13 thoughts on “CCW Close To Home”

  1. Strictly speaking, they can’t simply refuse to process them. See Salyut v. Pitchess, a California Court of Appeals decision from about 1976. The issuing agency is required to at least go through the motions of processing the application before they turn you down.

  2. The more I think about this, the more of a mistake it is. Until we get the Court to:

    1. Rule the Second Amendment is an individual right.

    2. Rule that the Fourteenth Amendment incorporates the Second Amendment against the states.

    This will just give you another bad precedent.

  3. … your chance of getting it is virtually nil.

    For one thing, your state constitution contains no right-to-bear-arms provision. In places like Wisconsin, the provision they do have (very recently added, too) was pivotal in the state supreme court ruling that citizens must be furnished some way to exercise that freedom, such that if concealed carry were banned by statute then open carry must be legal.

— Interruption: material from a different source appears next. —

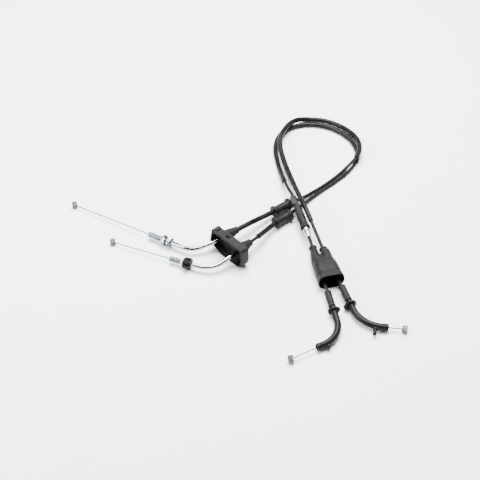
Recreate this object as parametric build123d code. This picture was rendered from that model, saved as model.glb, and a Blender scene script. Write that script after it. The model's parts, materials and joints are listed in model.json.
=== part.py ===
from build123d import *
import os
from math import cos, pi, radians, sin, tan

# Two motorcycle throttle cables, one pulling and one returning, laid out in one loop on a flat
# surface. Millimetres, +Z up. The origin is the centre of the set's footprint on that surface.
# Each moulding, each turned part and each length of wire is a node of its own.

os.makedirs("parts", exist_ok=True)

# ---------------------------------------------------------------- driving dimensions
WIRE_R = 0.75            # stranded steel inner wire
LINER_OUTER_R = 1.45     # slippery plastic liner inside each casing
LINER_INNER_R = 0.90
CASING_R = 2.5           # black sheathed spiral casing
CASING_BORE_R = 1.5
SLEEVE_R = 3.8           # loose protective sleeves over the casing
SLEEVE_BORE_R = 2.6
TUBE_R = 3.25            # chromed guide tubes at the engine end
TUBE_BORE_R = 2.25
THREAD_R = 4.0           # M8 threaded ends of the guide tubes
RUNNING_GAP = 0.05       # radial clearance of a nut on its thread, a neck in its ferrule

NUT_FLATS = 13.0
NUT_HEIGHT = 5.0
NIPPLE_R = 3.9           # cast barrel nipples
NIPPLE_LENGTH = 9.0
NIPPLE_HOLE_R = 0.78

SPOOL_BODY_R = 6.4       # flanged rubber spools that a frame clip holds
SPOOL_FLANGE_R = 8.6
SPOOL_FLANGE = 4.0

ELBOW_R = 4.75           # moulded elbows that turn the wires onto the throttle drum
ELBOW_BORE_R = 3.2
ELBOW_NECK_R = 4.0
ELBOW_FLANGE_R = 8.3
FERRULE_R = 5.0
FERRULE_LENGTH = 26.0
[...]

    You guys are great at initiatives (great at running them, not necessarily great at passing the ones that should be [vide 98 and 99]); can you amend your constitution via that route?

  4. The California Constitution, Art. I, has a declaration of a right to defend life, liberty, and property. But no right to be armed when doing so. (Sort of like the right to freedom of the press, but no right to own a printing press.) This is because the California Constitutional Convention of 1849 was dominated by Iowans, and the Iowa Constitution was remarkable in its period for not having an RKBA. The current California Constitution of 1879 largely followed the 1849 Constitution in its rights guarantees.

    The chances of getting a constitutional initiative passed to add a RKBA to the California Constitution is about zero. Even if you got it passed, the California Supreme Court would probably find that it violated the right to live in a separate reality and void it before it got to the voters.

  5. Can you open carry? Then do that! It sounds like the ordinance is on the books in Torrance BUT that the local yokels will not uphold the law as it exists. And THAT is wrong. I hope the lawsuit goes through and that the man prevails in forcing the point.

    Remember, when seconds count it will take the police minutes to get there, if they come at all. Why do I carry? Because a cop is too heavy! All them donuts, you know.

  6. WRT CA:

    IANAL and this is not legal advice, but I try to stay informed. Open carry will get you a lot of the wrong sort of attention in most places, whether the black letter law says so or not. Loaded firearm in a public place is a no-no in most populated areas.

    I tend to agree with Mr Cramer that now is not a good time to be filing a suit, even though Salute vs Pitchess applies. That said, I wish the plaintiff all the luck in the world.

  7. Open carry is legal for all gun owners in Virginia, and I’ve frequently carried openly in restaurants and other places where concealed carry is restricted. Open carry in a restaurant and practically no one even notices. Not even in Northern Virginia, which is about as urban as any place in the country. I’ve open carried in a restaurant in the Ballston Metro Station, without a second look. If no one ever does it, the acceptance diminishes to zero, as our gun club once found out in Reston. But when we carried in a local restaurant there the police got an education about commonwealth history and citizen rights. Everyone went home better informed.

    I don’t think I’d advocate open carry in the heart of Philadelphia, or Trenton, NJ… but I would like to see the effect of a concealed carry law in that environment. My guess is that it would have a suppressive effect on crime, if a decent number of oldsters applied for and received permits. Couple that with some opportunity-enhancing socio-economic policies, and I’ll bet the murder wave in Philly would take a dive.

    The trick would be to find any public official willing to put their career on the line by advocating such a policy.

  8. Philadelphia is subject to PA’s fairly standard shall-issue permit system, isn’t it? (Despite frequent attempts by TPTB there to get around it somehow.)

  9. I hate to say it, but if Philly is an example then CCW doesn’t have a very suppressive effect on crime. (At least not to a noticeable extent.) I was wrong about that. I should have known, since the main causes of crime have to do with family dissolution, and concealed carry doesn’t do anything about that. It does allow people to protect themselves, but it’s not a panacea.

  10. Thankfully, NJ is in a distinct, sad minority when it comes to firearms law.

    As to suppressive effects on crime, the studies show very mixed and modest results, as the recent CDC meta-study showed. My objection to any kind of strict gun control is that it represents the forceable disarming of innocent victims; how immoral is that?

  11. Open carry of loaded firearms in cities has been unlawful since 1967. Open carry of unloaded firearms would probably get you shot for resisting arrest (whether you were or not). A friend was moving some years ago in Redondo Beach (not far from Torrance), and he had a shotgun, with the action locked open. He was carrying it along with a stack of clothes and boxes from his car. A police officer actually pointed his gun at my friend and kept it pointed at him the entire time that they talked.